Why I say it is so easy to expose our judges for incompetence – but this can only happen in Malaysia.
It is so easy in this country to denounce a judge as a bad judge. This case is a classic example. The judge did not know the law on judicial bias while the rest of us ordinary people, who have been apprised of the law by this article, know what judicial bias means. We could easily say, as right-minded people would say, “This judge is biased”. Otherwise, the judge should have ticked off Utusan Malaysia. Had the judge done that, there would not then be an application by Mr Karpal Singh for the judge to disqualify himself.
But only in this country can one find incompetent judges. You don’t find mediocre judges in Singapore or elsewhere in a common law country.
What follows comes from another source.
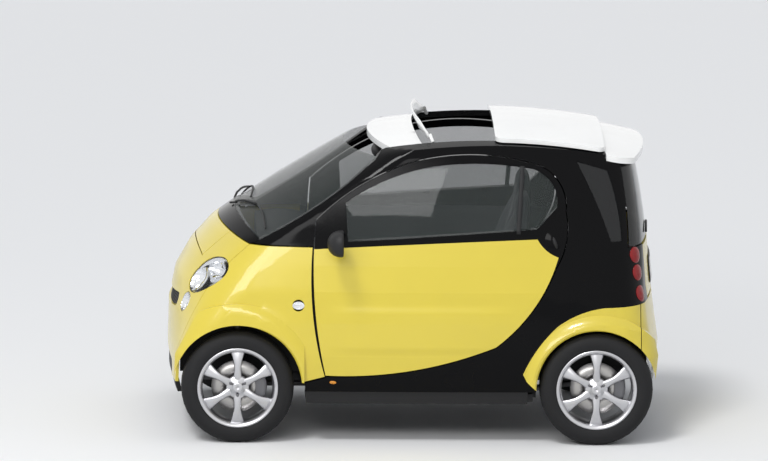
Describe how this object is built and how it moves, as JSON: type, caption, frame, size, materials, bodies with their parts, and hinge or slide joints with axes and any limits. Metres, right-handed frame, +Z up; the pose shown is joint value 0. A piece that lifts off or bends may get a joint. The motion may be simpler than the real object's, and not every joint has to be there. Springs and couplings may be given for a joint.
{
  "type": "two-seat microcar with a sliding roof panel",
  "caption": "Short two-seat city car with a black safety cell, yellow plastic panels, white roof panel slid open and alloy wheels; doors, tailgate, roof and wheels move.",
  "frame": {"origin": "middle of the car's length and width, on the ground under the tyres", "axes": "+X forward, +Y to the car's left, +Z up"},
  "size_m": [2.4999, 1.776, 1.615],
  "materials": {
    "cell_black": "gloss",
    "panel_yellow": "gloss",
    "roof_white": "gloss",
    "glass": "clear",
    "dark_glass": "tinted",
    "trim_black": "matte",
    "lamp_clear": "clear",
    "lamp_red": "clear",
    "underbody": "satin",
    "seat_cloth": "matte",
    "tyre": "matte",
    "alloy": "satin",
    "metal": "satin"
  },
  "bodies": {
    "car": {"front_panel": "panel_yellow", "front_fenders": "panel_yellow", "headlamps": "lamp_clear", "auxiliary_lamps": "lamp_clear", "grille": "trim_black", "front_lip": "trim_black", "windscreen": "glass", "cowl": "cell_black", "safety_cell": "cell_black", "rear_fenders": "panel_yellow", "rear_bumper": "panel_yellow", "tail_lamps": "lamp_red", "quarter_glass": "dark_glass", "roof_header": "roof_white", "rear_roof": "roof_white", "wind_deflector": "roof_white", "platform": "underbody", "wheel_liners": "trim_black", "side_skirts": "trim_black", "seat_left": "seat_cloth", "seat_right": "seat_cloth", "dashboard": "trim_black", "steering_wheel": "trim_black", "engine_block": "metal", "front_suspension": "metal", "rear_axle": "metal"},
    "door_left": {"door_frame_left": "cell_black", "door_skin_left": "panel_yellow", "door_glass_left": "glass", "door_mirror_left": "trim_black"},
    "door_right": {"door_frame_right": "cell_black", "door_skin_right": "panel_yellow", "door_glass_right": "glass", "door_mirror_right": "trim_black"},
    "hatch": {"hatch_glass": "dark_glass"},
    "tailgate": {"tailgate": "panel_yellow"},
    "roof_panel": {"roof_panel": "roof_white"},
    "bonnet": {"bonnet": "panel_yellow"},
    "knuckle_left": {"knuckle_left": "metal"},
    "knuckle_right": {"knuckle_right": "metal"},
    "wheel_fl": {"rim_fl": "alloy", "tyre_fl": "tyre"},
    "wheel_fr": {"rim_fr": "alloy", "tyre_fr": "tyre"},
    "wheel_rl": {"rim_rl": "alloy", "tyre_rl": "tyre"},
    "wheel_rr": {"rim_rr": "alloy", "tyre_rr": "tyre"}
  },
  "joints": [
    {"name": "steering_left", "type": "hinge", "parent": "car", "child": "knuckle_left", "pos_m": [0.905, 0.583, 0.28475], "axis": [0, -0.196, 0.9806], "range_deg": [-32, 32]},
    {"name": "steering_right", "type": "hinge", "parent": "car", "child": "knuckle_right", "pos_m": [0.905, -0.583, 0.28475], "axis": [0, 0.196, 0.9806], "range_deg": [-32, 32]},
    {"name": "wheel_fl_spin", "type": "hinge", "parent": "knuckle_left", "child": "wheel_fl", "pos_m": [0.905, 0.636, 0.28475], "axis": [0, 1, 0], "continuous": true},
    {"name": "wheel_fr_spin", "type": "hinge", "parent": "knuckle_right", "child": "wheel_fr", "pos_m": [0.905, -0.636, 0.28475], "axis": [0, 1, 0], "continuous": true},
    {"name": "wheel_rl_spin", "type": "hinge", "parent": "car", "child": "wheel_rl", "pos_m": [-0.907, 0.658, 0.28675], "axis": [0, 1, 0], "continuous": true},
    {"name": "wheel_rr_spin", "type": "hinge", "parent": "car", "child": "wheel_rr", "pos_m": [-0.907, -0.658, 0.28675], "axis": [0, 1, 0], "continuous": true},
    {"name": "door_left_hinge", "type": "hinge", "parent": "car", "child": "door_left", "pos_m": [0.545, 0.745, 0.75], "axis": [0, 0, -1], "range_deg": [0, 65]},
    {"name": "door_right_hinge", "type": "hinge", "parent": "car", "child": "door_right", "pos_m": [0.545, -0.745, 0.75], "axis": [0, 0, 1], "range_deg": [0, 65]},
    {"name": "hatch_hinge", "type": "hinge", "parent": "car", "child": "hatch", "pos_m": [-1.125, 0, 1.405], "axis": [0, 1, 0], "range_deg": [0, 75]},
    {"name": "tailgate_hinge", "type": "hinge", "parent": "car", "child": "tailgate", "pos_m": [-1.215, 0, 0.712], "axis": [0, -1, 0], "range_deg": [0, 80]},
    {"name": "roof_slide", "type": "hinge", "parent": "car", "child": "roof_panel", "pos_m": [-0.35, 0, -1.951], "axis": [0, 1, 0], "range_deg": [0, 4.7]},
    {"name": "bonnet_lift", "type": "slide", "parent": "car", "child": "bonnet", "axis": [0.7071, 0, 0.7071], "range_m": [0, 0.35]}
  ],
  "couplings": [
    {"joint": "steering_right", "follows": "steering_left", "ratio": 1}
  ]
}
It is not possible to fault a Singaporean judge for incompetence because he knows the law. The moral of this unsavoury episode is this: if you appoint mediocre lawyers to the Bench you will get substandard judges. The solution to this problem is a simple one. Appoint judges from the cream of the legal profession and you will not find me assailing the judges for incompetence simply because I will not be able to do so. It is only when we have fools on the bench that I can point out that what they have decided is not the law.
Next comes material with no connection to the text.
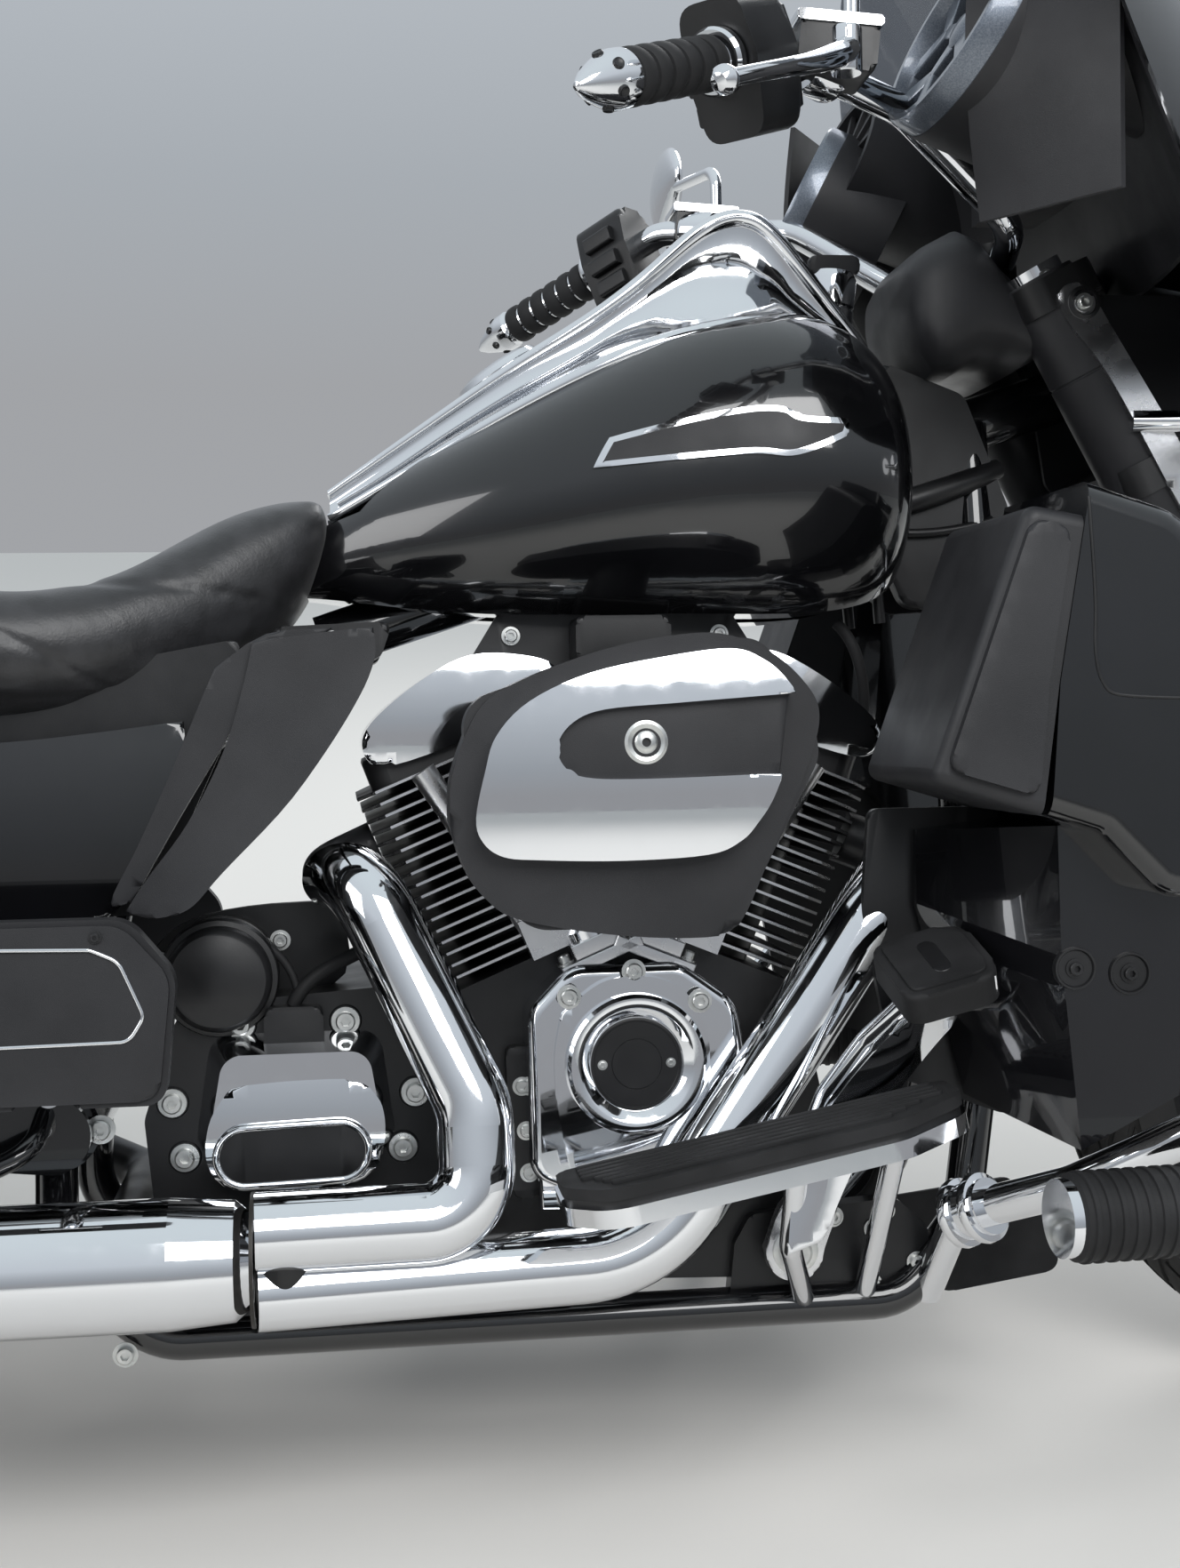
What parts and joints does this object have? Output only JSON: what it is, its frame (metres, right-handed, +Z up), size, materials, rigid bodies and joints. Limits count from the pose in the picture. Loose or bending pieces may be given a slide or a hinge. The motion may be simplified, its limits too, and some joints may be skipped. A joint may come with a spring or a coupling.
{
  "type": "touring cruiser motorcycle",
  "caption": "Touring cruiser motorcycle with a finned V-twin, fork-mounted fairing, lower fairings, saddlebags and a top box, parked on its side stand.",
  "frame": {"origin": "on the ground, under the middle of the box round the motorcycle parked on its side stand", "axes": "+X forward, +Y to the rider's left, +Z up from the ground; the motorcycle leans to +Y"},
  "size_m": [2.585, 1.0815, 1.456],
  "materials": {
    "gloss_black": "gloss",
    "gloss_black_moulding": "gloss",
    "satin_black": "satin",
    "black_moulding": "matte",
    "chrome": "polished",
    "bright_metal": "satin",
    "steel": "satin",
    "black_rubber": "matte",
    "tyre_rubber": "matte",
    "seat_leather": "satin",
    "tinted_screen": "gloss",
    "red_lens": "gloss",
    "lamp_chrome": "polished"
  },
  "bodies": {
    "chassis": {"air_cleaner": "chrome", "air_cleaner_backplate": "black_moulding", "console": "chrome", "crankcase": "satin_black", "cylinders": "satin_black", "engine_covers": "chrome", "exhaust_headers": "satin_black", "foot_controls": "chrome", "frame": "gloss_black", "fuel_tank": "gloss_black", "gearbox": "satin_black", "guards": "chrome", "heat_shields": "chrome", "horn": "chrome", "lower_fairings": "gloss_black_moulding", "mufflers": "chrome", "pushrod_tubes": "chrome", "rear_axle": "bright_metal", "rear_fender": "gloss_black", "rear_lamps": "red_lens", "rear_rack": "chrome", "rear_shocks": "satin_black", "rocker_boxes": "satin_black", "rocker_covers": "chrome", "saddlebags": "gloss_black_moulding", "seat": "seat_leather", "side_panels": "gloss_black_moulding", "swingarm": "gloss_black", "top_box": "gloss_black_moulding"},
    "fork": {"fork_legs": "chrome", "triple_clamps": "satin_black", "front_axle": "bright_metal", "front_fender": "gloss_black", "handlebar": "chrome", "grips": "black_rubber", "outer_fairing": "gloss_black_moulding", "inner_fairing": "black_moulding", "windshield": "tinted_screen", "fork_cap": "black_moulding", "front_lamps": "lamp_chrome", "mirrors": "chrome", "dash_pods": "black_moulding", "hand_levers": "chrome", "calipers": "satin_black"},
    "front_wheel": {"front_tyre": "tyre_rubber", "front_wheel": "gloss_black", "front_discs": "steel"},
    "rear_wheel": {"rear_tyre": "tyre_rubber", "rear_wheel": "gloss_black", "rear_disc_and_pulley": "steel"},
    "side_stand": {"side_stand": "satin_black"},
    "saddlebag_lid_left": {"saddlebag_lid_left": "gloss_black_moulding"},
    "saddlebag_lid_right": {"saddlebag_lid_right": "gloss_black_moulding"},
    "top_box_lid": {"top_box_lid": "gloss_black_moulding"},
    "storage_door_left": {"storage_door_left": "black_moulding"},
    "storage_door_right": {"storage_door_right": "black_moulding"},
    "rider_board_left": {"rider_board_left": "black_rubber"},
    "rider_board_right": {"rider_board_right": "black_rubber"},
    "passenger_board_left": {"passenger_board_left": "black_moulding"},
    "passenger_board_right": {"passenger_board_right": "black_moulding"}
  },
  "joints": [
    {"name": "steering", "type": "hinge", "parent": "chassis", "child": "fork", "pos_m": [0.69472, -0.0204, 0.90651], "axis": [-0.4384, 0.1561, 0.8851], "range_deg": [-32, 32]},
    {"name": "front_wheel_spin", "type": "hinge", "parent": "fork", "child": "front_wheel", "pos_m": [0.973, -0.12443, 0.31651], "axis": [0, 0.9848, -0.1736], "continuous": true},
    {"name": "rear_wheel_spin", "type": "hinge", "parent": "chassis", "child": "rear_wheel", "pos_m": [-0.652, -0.12443, 0.31651], "axis": [0, 0.9848, -0.1736], "continuous": true},
    {"name": "side_stand_fold", "type": "hinge", "parent": "chassis", "child": "side_stand", "pos_m": [0.333, 0.00941, 0.1081], "axis": [-0.0108, 0.4953, 0.8687], "range_deg": [0, 106]},
    {"name": "saddlebag_lid_left_hinge", "type": "hinge", "parent": "chassis", "child": "saddlebag_lid_left", "pos_m": [-0.752, 0.32708, 0.52761], "axis": [-1, 0, 0], "range_deg": [0, 80]},
    {"name": "saddlebag_lid_right_hinge", "type": "hinge", "parent": "chassis", "child": "saddlebag_lid_right", "pos_m": [-0.752, -0.47652, 0.66931], "axis": [1, 0, 0], "range_deg": [0, 80]},
    {"name": "top_box_lid_hinge", "type": "hinge", "parent": "chassis", "child": "top_box_lid", "pos_m": [-1.052, 0.26482, 0.88282], "axis": [-1, 0, 0], "range_deg": [0, 80]},
    {"name": "storage_door_left_hinge", "type": "hinge", "parent": "chassis", "child": "storage_door_left", "pos_m": [0.418, 0.21303, 0.50274], "axis": [0, -0.9848, 0.1736], "range_deg": [0, 45]},
    {"name": "storage_door_right_hinge", "type": "hinge", "parent": "chassis", "child": "storage_door_right", "pos_m": [0.418, -0.37785, 0.60692], "axis": [0, -0.9848, 0.1736], "range_deg": [0, 45]},
    {"name": "rider_board_left_hinge", "type": "hinge", "parent": "chassis", "child": "rider_board_left", "pos_m": [0.16, 0.08992, 0.20763], "axis": [0.9819, 0.0329, 0.1864], "range_deg": [0, 35]},
    {"name": "rider_board_right_hinge", "type": "hinge", "parent": "chassis", "child": "rider_board_right", "pos_m": [0.16, -0.36309, 0.28751], "axis": [-0.9819, -0.0329, -0.1864], "range_deg": [0, 35]},
    {"name": "passenger_board_left_hinge", "type": "hinge", "parent": "chassis", "child": "passenger_board_left", "pos_m": [-0.252, 0.1454, 0.30345], "axis": [-1, 0, 0], "range_deg": [0, 90]},
    {"name": "passenger_board_right_hinge", "type": "hinge", "parent": "chassis", "child": "passenger_board_right", "pos_m": [-0.252, -0.38246, 0.39653], "axis": [1, 0, 0], "range_deg": [0, 90]}
  ]
}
At the present time and judging by what we have experienced so far from the Perak takeover cases, the quality of most of our judges is suspect. In the meantime what should we do with so many bad apples in the barrel? If only there could be a change in government in the next general elections with the opposition winning by a landslide. Then we could get rid of all the bad apples by Act of Parliament.